コンディション等の状態は分からないが、FW宮吉やFWハウバート・ダンといった前線の選手がベンチにいれば・・・という気もする。勝ち点「1」ではダメという追い込まれた状況の割には、得点を奪うカードが少な過ぎた。
#4 試合終了
■ 奇跡はあり得るか?京都はこれで15試合勝利なし。この時点で11位のモンテディオ山形が勝ち点で「27」を稼いでいて、今の状況では雲の上の存在で届きそうもないが、勝ち点「21」で12位の大宮と13位の磐田と差は「10」。これだけ勝てていない状況にもかかわらず、そこまで絶望的な差というわけでもない。
ここから追い上げていくには攻撃陣の奮起が必要であるが、注目したいのは前線の組み合わせ。
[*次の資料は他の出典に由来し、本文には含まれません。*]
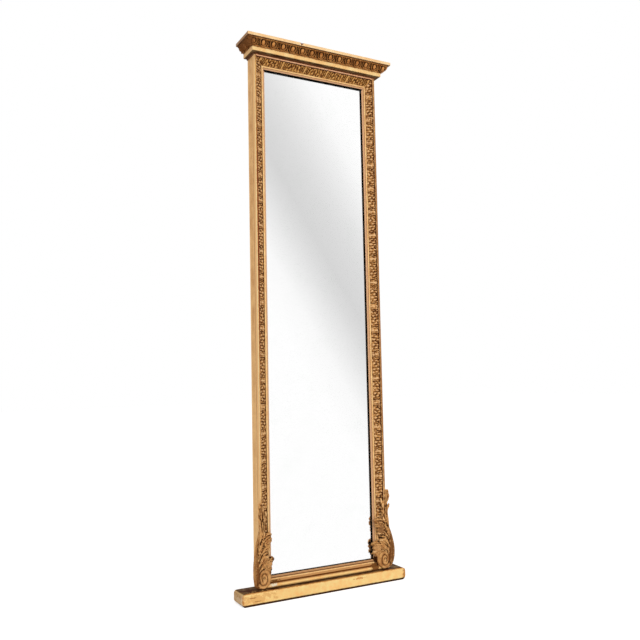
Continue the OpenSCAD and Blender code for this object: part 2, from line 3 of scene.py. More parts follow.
import bmesh
import bpy
import numpy as np
from mathutils import Euler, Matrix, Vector, noise


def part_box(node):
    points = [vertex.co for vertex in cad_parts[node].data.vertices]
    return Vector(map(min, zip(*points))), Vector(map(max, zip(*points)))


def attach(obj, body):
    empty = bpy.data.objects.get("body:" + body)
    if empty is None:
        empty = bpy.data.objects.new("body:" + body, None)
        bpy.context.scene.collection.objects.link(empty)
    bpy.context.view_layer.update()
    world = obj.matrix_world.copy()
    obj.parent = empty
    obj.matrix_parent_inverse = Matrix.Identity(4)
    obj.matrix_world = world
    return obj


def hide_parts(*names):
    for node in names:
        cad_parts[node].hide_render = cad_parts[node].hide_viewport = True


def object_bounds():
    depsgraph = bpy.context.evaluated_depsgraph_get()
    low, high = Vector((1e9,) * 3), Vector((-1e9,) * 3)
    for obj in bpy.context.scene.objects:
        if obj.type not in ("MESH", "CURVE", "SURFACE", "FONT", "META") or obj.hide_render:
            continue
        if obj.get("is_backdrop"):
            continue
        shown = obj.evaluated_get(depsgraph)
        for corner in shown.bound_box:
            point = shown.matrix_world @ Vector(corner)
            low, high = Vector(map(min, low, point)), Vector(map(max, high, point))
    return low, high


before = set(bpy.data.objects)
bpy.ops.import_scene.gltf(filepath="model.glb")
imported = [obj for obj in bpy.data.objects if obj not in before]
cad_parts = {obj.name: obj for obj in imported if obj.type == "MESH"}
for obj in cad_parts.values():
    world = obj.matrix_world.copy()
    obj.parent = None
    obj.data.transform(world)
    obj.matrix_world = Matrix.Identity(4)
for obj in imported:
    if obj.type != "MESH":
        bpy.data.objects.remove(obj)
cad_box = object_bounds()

scene = bpy.context.scene
scene.view_settings.view_transform = "Standard"

# ---- Camera ----
# A 40 mm view of the whole mirror from its left, a little over 0.8 m above the floor,
# turned 28 degrees towards the mirror and tipped up slightly.
camera_data = bpy.data.cameras.new("camera")
camera_data.lens = 40.185
camera_data.sensor_width = 36.0
camera_data.clip_end = 60.0
camera = bpy.data.objects.new("camera", camera_data)
camera.location = (-1.33353, -2.47438, 0.81334)
camera.rotation_euler = Euler((radians(94.6499), radians(1.1582), radians(-28.1290)), "XYZ")
scene.collection.objects.link(camera)
scene.camera = camera


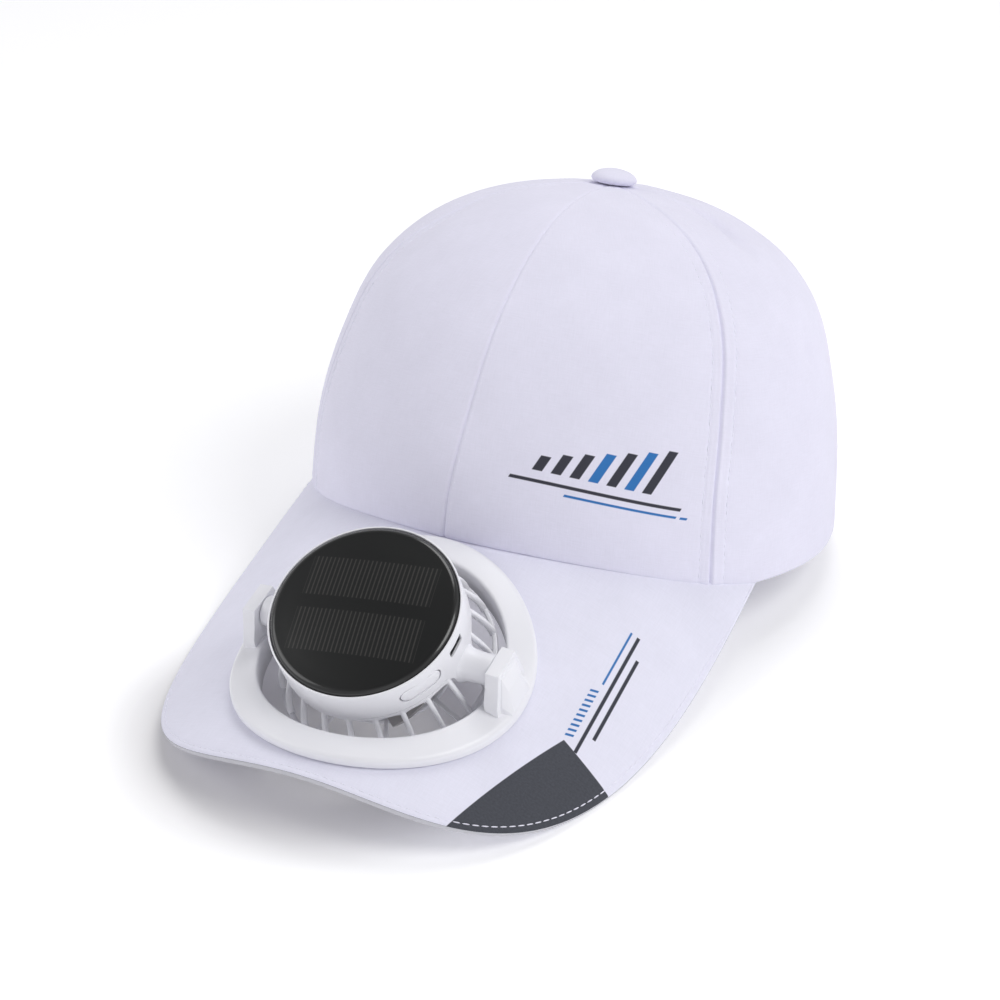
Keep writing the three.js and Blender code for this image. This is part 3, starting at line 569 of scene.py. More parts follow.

この日はFWディエゴ、FWドゥトラ、FW金成勇のトライアングルだったが、このトライアングルが最適かといわれるとかなり疑問である。
FWドゥトラはこの試合は右ウイング気味のポジションに入って同点ゴールを起点となったが、そのポテンシャルを十分に発揮できているとはいいがたく、今シーズン、FWドゥトラがスタメンに入った試合は10試合で8敗2分け。スピードに乗った時のドリブルは脅威であるが、それ以外ではマイナス面も多い。また、FWディエゴもセルフィッシュなプレーが多く、スペシャルな部分を見せられていない。
散々な結果と内容だったホームの湘南戦や浦和戦と比べると、チームとして戦う姿勢は見えてきた。あとは用兵や戦略。監督としての経験は少ないが、秋田監督に求められることは多く、難しい状況であるが、幸いにしてホームのサンガ・サポーターの多くはまだ残留を諦めてはいない。